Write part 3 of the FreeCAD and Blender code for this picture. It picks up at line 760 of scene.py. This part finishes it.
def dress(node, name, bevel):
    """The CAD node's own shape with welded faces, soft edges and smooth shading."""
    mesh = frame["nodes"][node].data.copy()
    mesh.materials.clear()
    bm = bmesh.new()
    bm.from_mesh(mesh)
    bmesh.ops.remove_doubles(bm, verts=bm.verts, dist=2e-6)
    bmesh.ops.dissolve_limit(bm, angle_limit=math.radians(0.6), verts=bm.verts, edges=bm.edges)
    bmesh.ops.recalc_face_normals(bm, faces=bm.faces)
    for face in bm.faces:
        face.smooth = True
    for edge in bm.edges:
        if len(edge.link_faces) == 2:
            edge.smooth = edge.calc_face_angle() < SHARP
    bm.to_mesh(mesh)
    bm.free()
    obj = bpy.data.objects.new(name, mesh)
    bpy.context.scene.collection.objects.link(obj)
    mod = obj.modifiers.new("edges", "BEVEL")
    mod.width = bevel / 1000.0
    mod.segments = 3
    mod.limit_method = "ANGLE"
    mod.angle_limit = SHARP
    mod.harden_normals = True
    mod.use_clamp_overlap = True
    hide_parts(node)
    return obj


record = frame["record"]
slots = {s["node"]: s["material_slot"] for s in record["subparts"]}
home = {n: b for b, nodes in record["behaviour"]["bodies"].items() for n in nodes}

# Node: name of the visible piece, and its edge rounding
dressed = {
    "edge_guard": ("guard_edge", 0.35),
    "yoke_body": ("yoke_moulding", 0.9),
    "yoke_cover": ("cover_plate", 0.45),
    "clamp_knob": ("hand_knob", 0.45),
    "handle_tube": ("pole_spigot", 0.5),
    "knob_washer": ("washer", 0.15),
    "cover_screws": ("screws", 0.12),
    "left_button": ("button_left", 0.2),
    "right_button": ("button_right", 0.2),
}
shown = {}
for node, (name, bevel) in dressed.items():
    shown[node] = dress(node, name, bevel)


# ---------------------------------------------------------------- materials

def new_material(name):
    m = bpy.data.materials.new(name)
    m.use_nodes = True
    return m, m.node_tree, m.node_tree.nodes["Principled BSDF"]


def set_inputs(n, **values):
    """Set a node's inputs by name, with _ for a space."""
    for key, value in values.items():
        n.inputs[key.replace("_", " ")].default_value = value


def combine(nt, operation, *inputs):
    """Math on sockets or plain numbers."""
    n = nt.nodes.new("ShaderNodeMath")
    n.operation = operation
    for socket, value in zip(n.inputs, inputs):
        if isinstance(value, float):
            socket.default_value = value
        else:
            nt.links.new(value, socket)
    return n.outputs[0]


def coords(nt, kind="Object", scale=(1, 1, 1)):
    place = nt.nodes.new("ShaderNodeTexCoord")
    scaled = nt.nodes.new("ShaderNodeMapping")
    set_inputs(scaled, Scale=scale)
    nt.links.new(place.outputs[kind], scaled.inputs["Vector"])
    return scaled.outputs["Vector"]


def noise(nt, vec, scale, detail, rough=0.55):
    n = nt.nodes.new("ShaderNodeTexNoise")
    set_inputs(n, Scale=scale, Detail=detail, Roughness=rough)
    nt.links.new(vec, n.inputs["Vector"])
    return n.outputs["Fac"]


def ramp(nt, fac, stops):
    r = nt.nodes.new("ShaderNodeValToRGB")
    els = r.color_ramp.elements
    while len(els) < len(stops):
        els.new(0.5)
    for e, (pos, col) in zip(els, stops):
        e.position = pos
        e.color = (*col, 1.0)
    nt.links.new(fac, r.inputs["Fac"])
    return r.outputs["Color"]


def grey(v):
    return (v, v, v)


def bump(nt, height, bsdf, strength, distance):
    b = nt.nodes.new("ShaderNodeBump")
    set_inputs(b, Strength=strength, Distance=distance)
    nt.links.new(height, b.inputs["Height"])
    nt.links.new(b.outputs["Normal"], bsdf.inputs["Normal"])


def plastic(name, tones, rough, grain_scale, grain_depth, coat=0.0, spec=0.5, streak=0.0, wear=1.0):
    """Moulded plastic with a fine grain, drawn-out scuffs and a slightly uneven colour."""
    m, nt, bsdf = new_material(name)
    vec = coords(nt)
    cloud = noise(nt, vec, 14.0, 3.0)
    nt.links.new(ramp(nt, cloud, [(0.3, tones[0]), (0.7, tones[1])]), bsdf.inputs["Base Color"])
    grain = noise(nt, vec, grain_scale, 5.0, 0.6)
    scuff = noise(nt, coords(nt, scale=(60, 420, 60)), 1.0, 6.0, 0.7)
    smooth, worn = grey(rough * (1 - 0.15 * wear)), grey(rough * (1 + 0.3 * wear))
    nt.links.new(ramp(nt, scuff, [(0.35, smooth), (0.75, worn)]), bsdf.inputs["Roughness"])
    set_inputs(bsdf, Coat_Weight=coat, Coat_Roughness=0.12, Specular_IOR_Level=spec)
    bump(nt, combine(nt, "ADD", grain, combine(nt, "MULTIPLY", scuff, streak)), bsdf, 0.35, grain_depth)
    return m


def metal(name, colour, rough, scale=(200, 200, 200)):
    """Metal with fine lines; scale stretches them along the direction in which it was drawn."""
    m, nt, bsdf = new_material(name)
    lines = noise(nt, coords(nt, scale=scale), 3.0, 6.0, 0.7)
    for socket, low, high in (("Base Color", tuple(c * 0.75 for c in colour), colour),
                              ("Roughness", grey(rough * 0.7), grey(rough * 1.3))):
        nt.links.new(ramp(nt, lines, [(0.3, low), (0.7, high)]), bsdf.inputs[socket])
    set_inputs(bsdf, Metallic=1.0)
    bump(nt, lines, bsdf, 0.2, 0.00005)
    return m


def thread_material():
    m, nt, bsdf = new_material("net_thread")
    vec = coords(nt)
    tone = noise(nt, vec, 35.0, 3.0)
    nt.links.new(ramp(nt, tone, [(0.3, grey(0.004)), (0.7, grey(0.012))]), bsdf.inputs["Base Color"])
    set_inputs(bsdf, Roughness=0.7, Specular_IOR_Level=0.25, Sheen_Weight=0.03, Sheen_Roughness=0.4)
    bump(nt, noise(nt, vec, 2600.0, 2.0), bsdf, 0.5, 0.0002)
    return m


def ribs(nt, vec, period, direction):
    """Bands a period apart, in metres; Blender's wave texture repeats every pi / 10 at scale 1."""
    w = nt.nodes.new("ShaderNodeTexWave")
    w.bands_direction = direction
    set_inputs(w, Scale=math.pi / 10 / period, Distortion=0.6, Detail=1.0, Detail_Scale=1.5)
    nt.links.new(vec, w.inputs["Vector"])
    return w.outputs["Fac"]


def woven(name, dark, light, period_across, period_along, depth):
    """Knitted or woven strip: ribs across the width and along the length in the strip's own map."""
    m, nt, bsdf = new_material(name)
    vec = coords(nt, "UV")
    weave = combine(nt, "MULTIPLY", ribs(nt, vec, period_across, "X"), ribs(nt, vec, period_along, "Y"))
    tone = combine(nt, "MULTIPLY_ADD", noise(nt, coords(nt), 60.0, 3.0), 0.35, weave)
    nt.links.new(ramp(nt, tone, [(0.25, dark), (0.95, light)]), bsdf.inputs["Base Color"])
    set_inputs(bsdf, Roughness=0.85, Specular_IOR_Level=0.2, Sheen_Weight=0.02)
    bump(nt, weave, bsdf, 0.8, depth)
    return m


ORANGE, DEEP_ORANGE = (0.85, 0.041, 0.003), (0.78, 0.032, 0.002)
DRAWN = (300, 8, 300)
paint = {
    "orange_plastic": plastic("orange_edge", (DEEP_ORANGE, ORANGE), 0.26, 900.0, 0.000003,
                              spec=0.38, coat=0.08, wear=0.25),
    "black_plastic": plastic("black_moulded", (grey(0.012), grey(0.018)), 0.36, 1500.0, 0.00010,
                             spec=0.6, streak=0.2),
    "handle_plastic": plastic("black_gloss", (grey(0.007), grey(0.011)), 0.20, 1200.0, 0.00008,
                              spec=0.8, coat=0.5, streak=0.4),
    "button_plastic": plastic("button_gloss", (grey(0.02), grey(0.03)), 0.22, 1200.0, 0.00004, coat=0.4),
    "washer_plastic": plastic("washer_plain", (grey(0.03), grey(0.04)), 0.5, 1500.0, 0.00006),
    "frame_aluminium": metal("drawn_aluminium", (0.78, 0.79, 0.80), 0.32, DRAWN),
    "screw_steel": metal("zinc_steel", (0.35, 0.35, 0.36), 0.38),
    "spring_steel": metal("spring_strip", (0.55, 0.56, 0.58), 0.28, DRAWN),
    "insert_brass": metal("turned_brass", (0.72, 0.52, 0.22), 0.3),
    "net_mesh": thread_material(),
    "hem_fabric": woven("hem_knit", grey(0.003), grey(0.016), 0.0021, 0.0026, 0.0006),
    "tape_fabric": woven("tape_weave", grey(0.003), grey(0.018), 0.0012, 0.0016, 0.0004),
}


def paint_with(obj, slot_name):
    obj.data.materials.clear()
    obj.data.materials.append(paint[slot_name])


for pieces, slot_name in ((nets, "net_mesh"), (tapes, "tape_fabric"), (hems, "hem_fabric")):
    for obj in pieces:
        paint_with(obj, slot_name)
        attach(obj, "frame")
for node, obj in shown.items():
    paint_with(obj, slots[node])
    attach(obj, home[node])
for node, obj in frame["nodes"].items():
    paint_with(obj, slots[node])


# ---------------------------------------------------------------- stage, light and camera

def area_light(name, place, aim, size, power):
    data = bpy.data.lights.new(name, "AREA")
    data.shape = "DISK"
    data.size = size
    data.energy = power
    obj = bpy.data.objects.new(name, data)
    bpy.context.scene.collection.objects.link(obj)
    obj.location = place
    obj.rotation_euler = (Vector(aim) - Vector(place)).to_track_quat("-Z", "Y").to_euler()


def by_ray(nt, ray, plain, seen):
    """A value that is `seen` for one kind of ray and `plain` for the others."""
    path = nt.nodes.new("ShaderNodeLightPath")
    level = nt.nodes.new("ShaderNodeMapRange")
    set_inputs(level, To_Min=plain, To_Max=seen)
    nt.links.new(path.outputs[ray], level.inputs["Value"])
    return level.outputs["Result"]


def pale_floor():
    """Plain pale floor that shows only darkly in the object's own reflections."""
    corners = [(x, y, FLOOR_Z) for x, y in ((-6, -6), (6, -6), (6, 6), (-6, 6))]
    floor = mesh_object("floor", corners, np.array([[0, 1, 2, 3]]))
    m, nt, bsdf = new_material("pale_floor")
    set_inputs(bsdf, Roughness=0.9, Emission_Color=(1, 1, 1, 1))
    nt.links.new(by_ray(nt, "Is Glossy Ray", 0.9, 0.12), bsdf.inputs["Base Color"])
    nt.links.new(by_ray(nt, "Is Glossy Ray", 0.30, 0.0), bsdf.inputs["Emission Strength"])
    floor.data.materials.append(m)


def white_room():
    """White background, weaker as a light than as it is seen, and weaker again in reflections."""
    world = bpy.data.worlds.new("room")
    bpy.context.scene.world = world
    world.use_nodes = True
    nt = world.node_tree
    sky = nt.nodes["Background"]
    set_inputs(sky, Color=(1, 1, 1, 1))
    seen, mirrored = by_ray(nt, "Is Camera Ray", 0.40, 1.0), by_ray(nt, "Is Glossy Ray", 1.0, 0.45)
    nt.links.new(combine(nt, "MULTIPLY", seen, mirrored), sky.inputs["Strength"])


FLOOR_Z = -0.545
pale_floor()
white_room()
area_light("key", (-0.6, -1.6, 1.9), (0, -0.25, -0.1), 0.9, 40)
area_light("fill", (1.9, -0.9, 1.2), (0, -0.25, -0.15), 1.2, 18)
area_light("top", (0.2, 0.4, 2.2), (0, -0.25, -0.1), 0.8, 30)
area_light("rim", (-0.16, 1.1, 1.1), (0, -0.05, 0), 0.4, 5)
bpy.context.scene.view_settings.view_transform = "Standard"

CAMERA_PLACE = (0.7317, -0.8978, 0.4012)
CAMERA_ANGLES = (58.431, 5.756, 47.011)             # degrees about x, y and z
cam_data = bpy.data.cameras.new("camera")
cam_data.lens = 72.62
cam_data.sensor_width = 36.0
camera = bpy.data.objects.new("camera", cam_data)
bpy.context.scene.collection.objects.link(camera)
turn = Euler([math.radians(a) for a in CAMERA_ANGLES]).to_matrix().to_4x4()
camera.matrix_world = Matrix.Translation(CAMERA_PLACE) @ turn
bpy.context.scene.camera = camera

*****

*DIRECTIONS FOR THIS TASK*: Output exactly the leading lines of the data, up to and including the line marked by "mod.use_clamp_overlap = True".

*ANSWER*:
Write part 3 of the FreeCAD and Blender code for this picture. It picks up at line 760 of scene.py. This part finishes it.
def dress(node, name, bevel):
    """The CAD node's own shape with welded faces, soft edges and smooth shading."""
    mesh = frame["nodes"][node].data.copy()
    mesh.materials.clear()
    bm = bmesh.new()
    bm.from_mesh(mesh)
    bmesh.ops.remove_doubles(bm, verts=bm.verts, dist=2e-6)
    bmesh.ops.dissolve_limit(bm, angle_limit=math.radians(0.6), verts=bm.verts, edges=bm.edges)
    bmesh.ops.recalc_face_normals(bm, faces=bm.faces)
    for face in bm.faces:
        face.smooth = True
    for edge in bm.edges:
        if len(edge.link_faces) == 2:
            edge.smooth = edge.calc_face_angle() < SHARP
    bm.to_mesh(mesh)
    bm.free()
    obj = bpy.data.objects.new(name, mesh)
    bpy.context.scene.collection.objects.link(obj)
    mod = obj.modifiers.new("edges", "BEVEL")
    mod.width = bevel / 1000.0
    mod.segments = 3
    mod.limit_method = "ANGLE"
    mod.angle_limit = SHARP
    mod.harden_normals = True
    mod.use_clamp_overlap = True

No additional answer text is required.